我应该得到所有“a [links]”的列表,并将其写入文档。现在我被困在了获取链接。
public Set<String> getLinks(String url){
Set<String> links = new HashSet<String>();
try {
Connection.Response res = Jsoup.connect(url).userAgent(this.USER_AGENT).execute();
Document doc = res.parse();
Elements elements = doc.select("a");
for(Element element: elements){
links.add(element.attr("href"));
}
// }
return links;
} catch(IOException io){
logger.error(io);
System.err.println(io.getMessage());
io.printStackTrace();
return links;
}
}
这是我正在使用的用户代理字符串
"Mozilla/5.0 (Macintosh; Intel Mac OS X 10_11_0) "

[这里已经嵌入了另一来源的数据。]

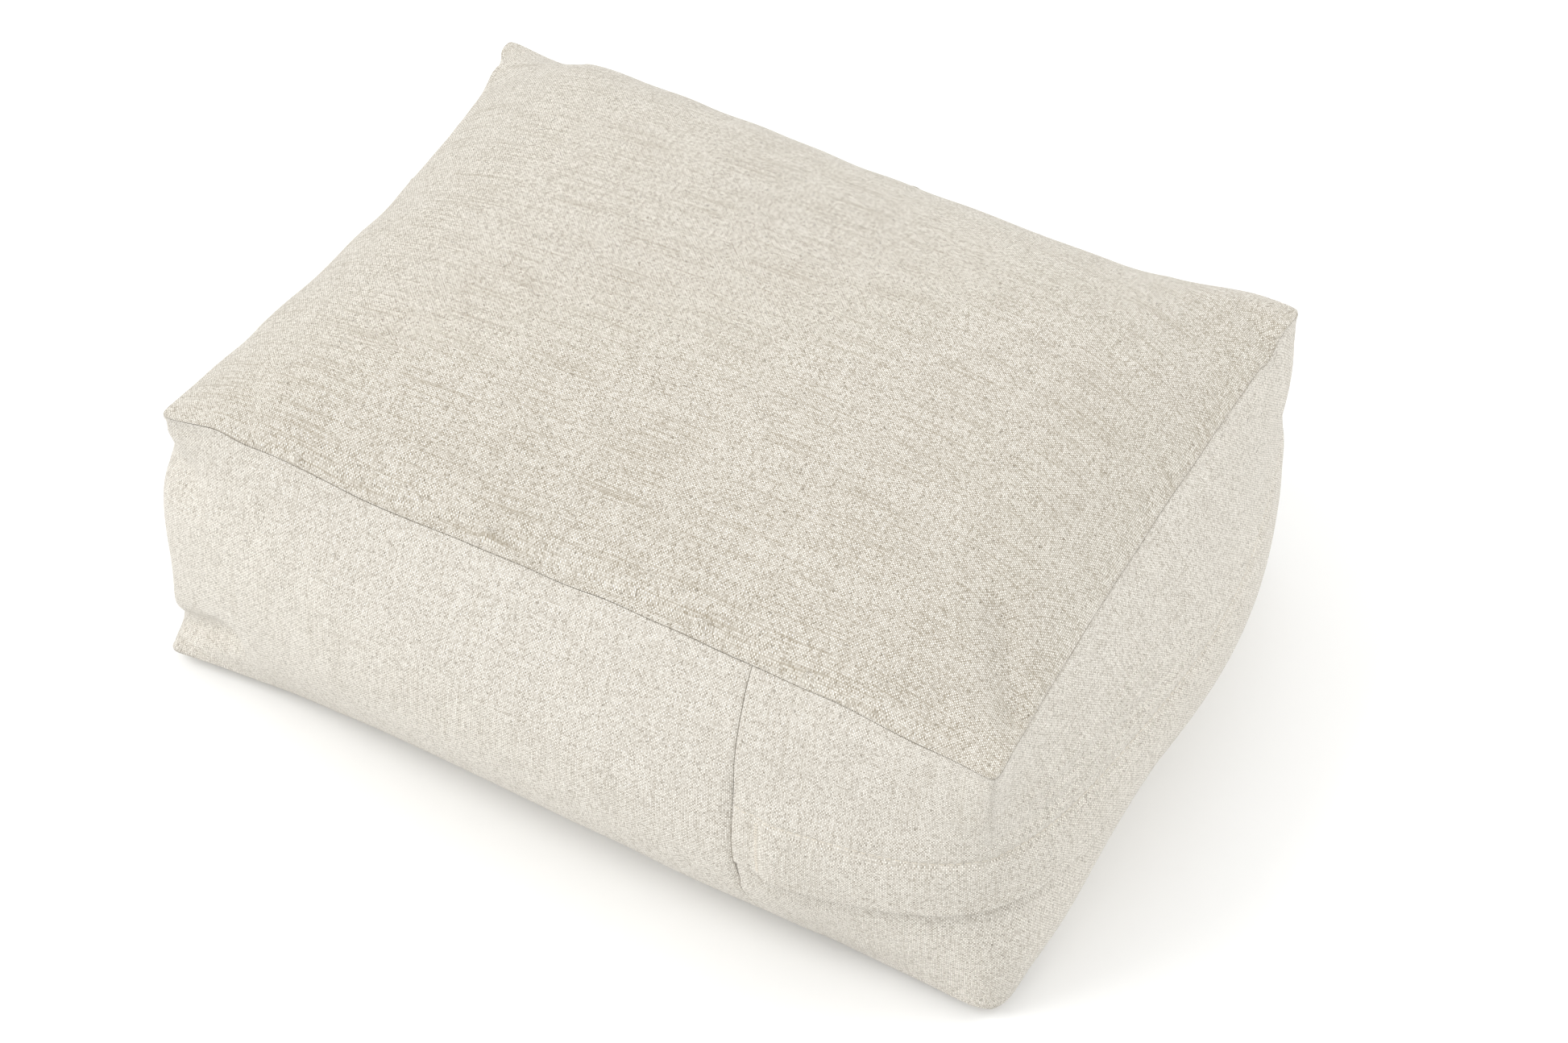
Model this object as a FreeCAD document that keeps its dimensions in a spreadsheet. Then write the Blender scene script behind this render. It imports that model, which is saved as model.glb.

+ "AppleWebKit/537.36 (KHTML, like Gecko) Chrome/46.0.2490.80 Safari/537.36";
我做错了吗?
更新:
我尝试在Main上运行这样的测试:
public static void main(String[] args) {
Set<String> links = new HashSet<String>();
try {
// 1. Obtiene los links de un URL específico y regresa el
// set de strings
// escribe aquí tu código {
Connection.Response res = Jsoup.connect(" https://gist.github.com/mark-cooper/1491327").userAgent("Mozilla").execute();
Document doc = res.parse();
Elements elements = doc.select("a[href]");
for(Element element: elements){
links.add(element.toString());
}
links.forEach(k -> System.out.println(k));
// }
} catch(IOException io){
logger.error(io);
System.err.println(io.getMessage());
io.printStackTrace();
}
}
}
我发现了这个错误
Exception in thread "main" java.lang.IllegalArgumentException: Malformed URL: https://gist.github.com/mark-cooper/1491327
at org.jsoup.helper.HttpConnection.url(HttpConnection.java:78)
at org.jsoup.helper.HttpConnection.connect(HttpConnection.java:38)
at org.jsoup.Jsoup.connect(Jsoup.java:73)
at web.MainCrawler.main(MainCrawler.java:33)
Caused by: java.net.MalformedURLException: no protocol: %20https://gist.github.com/mark-cooper/1491327
at java.net.URL.<init>(URL.java:593)
at java.net.URL.<init>(URL.java:490)
at java.net.URL.<init>(URL.java:439)
at org.jsoup.helper.HttpConnection.url(HttpConnection.java:76)
... 3 more